Marc Kenyon, DFG Wildlife Branch, (916) 445-3515
Kirsten Macintyre, DFG Communications, (916), 322-8911
Bear hunters taking to the field this season, if successful, will need to have their heads more closely examined. Department of Fish and Game (DFG) biologists and wardens will require a tooth to be pulled from the skull of each bear taken during the 2011 black bear hunting season that will begin as early as August 13 in the A Zone.
This is a change from last year, when DFG only required that a tooth be pulled from every other bear harvested during the season. The change stems from a request by the California Fish and Game Commission, which wants to take a closer look at the management of black bear hunting in California. “We currently manage black bear hunting at a statewide level, but we want to be doubly sure that we’re not negatively impacting local bear populations,” said Marc Kenyon, DFG’s Bear Program Coordinator.
The Commission is the deciding body for fishing and hunting regulations. In 2010, a proposal to modify the number of bears legally taken during the hunting season was closely scrutinized by Commission members as well as the public. During the regulation setting process, Commission members and the public voiced a desire to look at regional bear hunt management.

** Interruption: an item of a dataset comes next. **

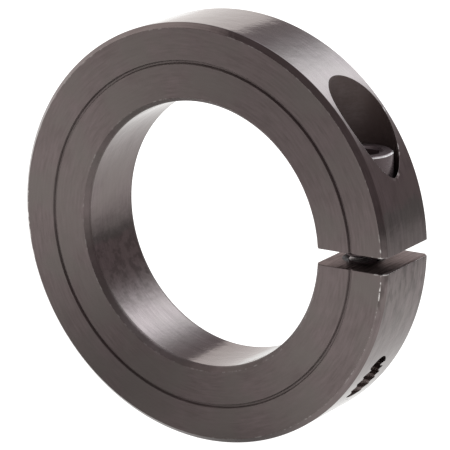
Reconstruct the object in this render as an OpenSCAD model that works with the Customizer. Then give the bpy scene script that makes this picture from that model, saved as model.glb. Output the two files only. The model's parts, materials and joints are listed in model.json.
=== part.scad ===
// One-piece clamping shaft collar: a slotted steel ring closed by one socket head cap screw.
// The origin is the middle of the bore. The bore runs along Y, with the grooved face towards -Y.
// The slot opens towards +X, and the screw stands along Z with its head in the upper jaw.

/* [Ring] */
// Diameter of the shaft bore
bore_d = 44.45; // [42:0.05:45]
// Outside diameter
outer_d = 70.4; // [68:0.1:74]
// Width along the shaft
ring_w = 14; // [13:0.5:18]
// Chamfer on the two outer edges
outer_chamfer = 0.8; // [0.3:0.1:1.2]
// Chamfer on the two bore edges, measured across the face
bore_chamfer = 0.7; // [0.3:0.1:1]
// Length of the bore chamfers along the shaft
bore_chamfer_l = 0.9; // [0.5:0.1:1.6]

/* [Face groove] */
// Diameter of the fine groove turned in the front face
groove_d = 57.6; // [52:0.2:62]
// Width of the groove where it meets the face
groove_w = 0.7; // [0.3:0.1:1]
// Depth of the groove
groove_depth = 0.4; // [0.2:0.05:0.8]

/* [Slot] */
// Width of the slot sawn through one side of the ring
slot_w = 2.6; // [1.5:0.1:3.5]

/* [Screw seat] */
// Distance from the bore's axis to the screw's axis
screw_offset = 27.2; // [26.6:0.1:27.8]
// Diameter of the counterbore that takes the head
seat_d = 11.1; // [10.2:0.1:11.4]
// Height of the seat under the head, above the middle of the slot
seat_z = 10; // [9:0.1:11]
// Diameter of the plain hole under the seat
clearance_d = 7.1; // [6.7:0.1:7.3]

/* [Screw] */
// Outside diameter of the thread
thread_d = 6.25; // [5.8:0.05:6.35]
// Distance from one thread ridge to the next
pitch = 1.27; // [1:0.01:1.4]
// Radial play between the screw's thread and the tapped hole
thread_play = 0.12; // [0.08:0.01:0.2]
// Length of the screw under its head
screw_length = 19.05; // [16:0.05:22]
// Diameter of the head
head_d = 9.35; // [9:0.05:10]
// Height of the head
head_h = 6.35; // [5:0.05:7]
// Chamfer on the rim of the head
head_chamfer = 0.3; // [0.2:0.1:0.9]
// Distance across the flats of the hex socket
socket_af = 4.76; // [4:0.01:5]
// Depth of the hex socket
socket_depth = 3.2; // [2.5:0.1:4]

/* [Hidden] */

bore_r = bore_d / 2;
outer_r = outer_d / 2;
half_w = ring_w / 2;
// The groove's floor is narrower than its mouth
groove_floor = 0.4 * groove_w;
crest_r = thread_d / 2;
// A 60 degree thread with flat crests: depth, and half widths of a ridge at its crest and root
thread_depth = 0.54 * pitch;
root_r = crest_r - thread_depth;
crest_half = pitch / 16;
root_half = crest_half + thread_depth * tan(30);
// Plain length under the head, before the first ridge
neck = 1.6;
// Cone at the screw's tip, and the drill point under the socket
tip = 0.9;
drill_angle = 59;
socket_r = socket_af / 2 / cos(30);
// Where the tapped hole starts, and how wide its lead-in cone is
jaw_z = -slot_w / 2;
lead_in_r = clearance_d / 2;
over = 1;

// The four corners of one thread ridge around height z, on a rod made thicker by play
function ridge(z, play) = [
    [root_r + play, z - root_half],
    [crest_r + play, z - crest_half],
    [crest_r + play, z + crest_half],
    [root_r + play, z + root_half]
];

// Every whole pitch between two heights, so that screw and tapped hole share their ridges
function ridge_rows(low, high, play) =
    [for (k = [ceil((low + root_half) / pitch) : floor((high - root_half) / pitch)])
        each ridge(k * pitch, play)];

// A threaded rod around Z from low to high, with each turn of its thread as a closed ridge
module threaded_rod(low, high, play) {
    rotate_extrude($fn = 64)
        polygon(concat(
            [[0, low], [root_r + play, low]],
            ridge_rows(low, high, play),
            [[root_r + play, high], [0, high]]));
}

// Section of the ring, with the bore's axis as the polygon's Y axis and the front face low
module ring_section() {
    polygon([
        [bore_r, -half_w + bore_chamfer_l],
        [bore_r + bore_chamfer, -half_w],
        [(groove_d - groove_w) / 2, -half_w],
        [(groove_d - groove_floor) / 2, -half_w + groove_depth],
        [(groove_d + groove_floor) / 2, -half_w + groove_depth],
        [(groove_d + groove_w) / 2, -half_w],
        [outer_r - outer_chamfer, -half_w],
        [outer_r, -half_w + outer_chamfer],
        [outer_r, half_w - outer_chamfer],
        [outer_r - outer_chamfer, half_w],
        [bore_r + bore_chamfer, half_w],
        [bore_r, half_w - bore_chamfer_l]
    ]);
}

module slot_cut() {
    translate([bore_r - 2 * over, -half_w - over, -slot_w / 2])
        cube([outer_r - bore_r + 4 * over, ring_w + 2 * over, slot_w]);
}

// Counterbore and plain hole down to the slot, in the upper jaw
module seat_cut() {
    translate([screw_offset, 0, seat_z]) cylinder(d = seat_d, h = outer_r, $fn = 96);
    translate([screw_offset, 0, 0]) cylinder(d = clearance_d, h = seat_z + over, $fn = 96);
}

// Tapped hole right through the lower jaw, with a lead-in cone at the slot
module tapped_cut() {
    lead_in = lead_in_r - root_r - thread_play;
    translate([screw_offset, 0, 0]) {
        threaded_rod(-outer_r, 0, thread_play);
        translate([0, 0, jaw_z - lead_in])
            cylinder(r1 = root_r + thread_play, r2 = lead_in_r, h = lead_in, $fn = 96);
    }
}

module collar_ring() {
    color([0.30, 0.27, 0.27])
        difference() {
            rotate([-90, 0, 0]) rotate_extrude($fn = 180) ring_section();
            slot_cut();
            seat_cut();
            tapped_cut();
        }
}

// Head of the cap screw, standing on z = 0, with its hex socket
module screw_head() {
    drill_depth = socket_r * tan(90 - drill_angle);
    difference() {
        rotate_extrude($fn = 96)
            polygon([
                [0, 0],
                [head_d / 2 - 0.2, 0],
                [head_d / 2, 0.2],
                [head_d / 2, head_h - head_chamfer],
                [head_d / 2 - head_chamfer, head_h],
                [0, head_h]
            ]);
        translate([0, 0, head_h - socket_depth])
            cylinder(r = socket_r, h = socket_depth + over, $fn = 6);
        translate([0, 0, head_h - socket_depth - drill_depth])
            cylinder(r1 = 0, r2 = socket_af / 2, h = drill_depth + 0.01, $fn = 48);
        translate([0, 0, head_h - 0.35])
            cylinder(r1 = socket_r - 0.1, r2 = socket_r + 0.35, h = 0.45, $fn = 48);
    }
}

module clamp_screw() {
    end_z = seat_z - screw_length;
    color([0.22, 0.20, 0.21])
        translate([screw_offset, 0, 0]) {
            translate([0, 0, seat_z]) screw_head();
            translate([0, 0, seat_z - neck]) cylinder(r = crest_r, h = neck + 0.01, $fn = 64);
            threaded_rod(end_z + tip, seat_z - neck + 0.01, 0);
            translate([0, 0, end_z])
                cylinder(r1 = root_r - 0.5, r2 = root_r, h = tip + 0.01, $fn = 64);
        }
}

collar_ring();
clamp_screw();
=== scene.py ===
import json
from math import asin, ceil, cos, floor, hypot, pi, radians, sin, sqrt, tan

import bmesh
import bpy
import numpy as np
from mathutils import Matrix, Vector


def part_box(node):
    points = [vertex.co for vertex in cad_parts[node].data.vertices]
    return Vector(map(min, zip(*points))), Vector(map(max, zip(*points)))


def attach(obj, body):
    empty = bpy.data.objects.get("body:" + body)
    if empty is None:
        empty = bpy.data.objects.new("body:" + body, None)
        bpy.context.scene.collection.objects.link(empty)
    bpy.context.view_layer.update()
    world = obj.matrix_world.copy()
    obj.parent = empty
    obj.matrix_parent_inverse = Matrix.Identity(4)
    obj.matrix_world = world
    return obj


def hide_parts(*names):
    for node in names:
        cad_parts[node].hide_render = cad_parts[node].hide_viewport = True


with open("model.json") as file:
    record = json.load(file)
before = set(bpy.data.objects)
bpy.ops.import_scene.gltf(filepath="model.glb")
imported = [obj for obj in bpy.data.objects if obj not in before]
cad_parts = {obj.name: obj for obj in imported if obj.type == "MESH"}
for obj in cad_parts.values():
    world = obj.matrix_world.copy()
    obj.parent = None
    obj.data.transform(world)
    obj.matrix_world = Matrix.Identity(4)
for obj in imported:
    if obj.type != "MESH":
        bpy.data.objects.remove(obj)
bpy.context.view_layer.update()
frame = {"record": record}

# ---------------------------------------------------------------- sizes, in metres
RING_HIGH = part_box("collar_ring")[1]
SCREW_LOW, SCREW_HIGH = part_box("clamp_screw")
MOUNTS = {m["name"]: m for m in frame["record"]["mounts"]}
SCREW_PIVOT = next(j for j in frame["record"]["behaviour"]["joints"] if j["name"] == "screw_turn")["pos_m"]

OUTER_R = RING_HIGH[2]
HALF_W = RING_HIGH[1]
BORE_R = MOUNTS["shaft_bore"]["dims"]["r_mm"] / 1000
OUTER_CHAMFER = 0.0008
BORE_CHAMFER, BORE_CHAMFER_L = 0.0007, 0.0009
GROOVE_R, GROOVE_HALF, GROOVE_FLOOR, GROOVE_DEPTH = 0.0288, 0.00035, 0.00014, 0.0004
SLOT_H = 0.0013
SLOT_EDGE = 0.00009           # radius on the slot's edges
ROWS = 360                    # steps around the ring

AXIS_X = SCREW_PIVOT[0]
SEAT_Z = SCREW_PIVOT[2]
SEAT_R = 0.00555
SEAT_RIM = 0.00014            # how far the counterbore's rim is broken
CLEAR_R = 0.00355
PITCH = 0.00127
CREST_R = 0.003125
THREAD_DEPTH = 0.54 * PITCH
ROOT_R = CREST_R - THREAD_DEPTH
CREST_HALF = PITCH / 16
ROOT_HALF = CREST_HALF + THREAD_DEPTH * tan(radians(30))
PLAY = 0.00012
HEAD_R = (SCREW_HIGH[0] - SCREW_LOW[0]) / 2
HEAD_TOP = SCREW_HIGH[2]
TIP_Z = SCREW_LOW[2]
NECK, TIP, HEAD_CHAMFER = 0.0016, 0.0009, 0.0003
SOCKET_AF, SOCKET_DEPTH = 0.00476, 0.0032
JOIN_Z = -0.0016              # the screw's winding thread ends here, inside the tapped hole's lead-in
TAP_JOIN_Z = -0.0104          # the tapped hole's closed ridges end here, and its winding thread takes over
TAP_END_Z = -0.0282
RELIEF_R, RELIEF_LOW, RELIEF_HIGH = 0.00345, -0.0189, -0.0168

FLOOR_Z = -OUTER_R
FLOOR_SIZE = 4.0              # half the floor's width
FLOOR_LIGHT = 1.25            # how bright the steel sees the floor

# colour of bare steel where the oxide is worn off, and of the painted highlights on edges and rims
BARE_STEEL_AND_HIGHLIGHT = (0.60, 0.57, 0.56, 1)
DIRT = (0.075, 0.062, 0.06, 1)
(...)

Since 2005, a tooth has been pulled from half of the bears legally taken during each hunting season. Current hunting regulations state that the skull of any bear taken during the hunting season becomes the property of DFG. Those portions not needed for scientific purposes are returned to the hunter.
The teeth provide key insight into the bear population. A premolar is pulled from the bear’s mandible and processed at a Montana laboratory specializing in aging animals. The teeth are cut in half, stained and examined under a microscope. Lab technicians can then count the rings, called cementum annuli, which are deposited annually like tree rings. The number of rings indicate the age of the bear. Reproductive events can also be detected in female teeth.
DFG biologists use this information to monitor the bear population. The age and gender data can be combined to produce a conservative population estimate and establish other parameters. This information is then used to inform the Commission when deciding new hunting regulations.
More tooth data will ultimately allow DFG to monitor bear populations at the local level with better precision.
California’s black bear population is estimated to be higher than 30,000. Current hunting regulations allow up to 1,700 bears to be taken during the hunting season. More information about black bear management in California can be found at www.dfg.ca.gov/wildlife/hunting/bear/index.html.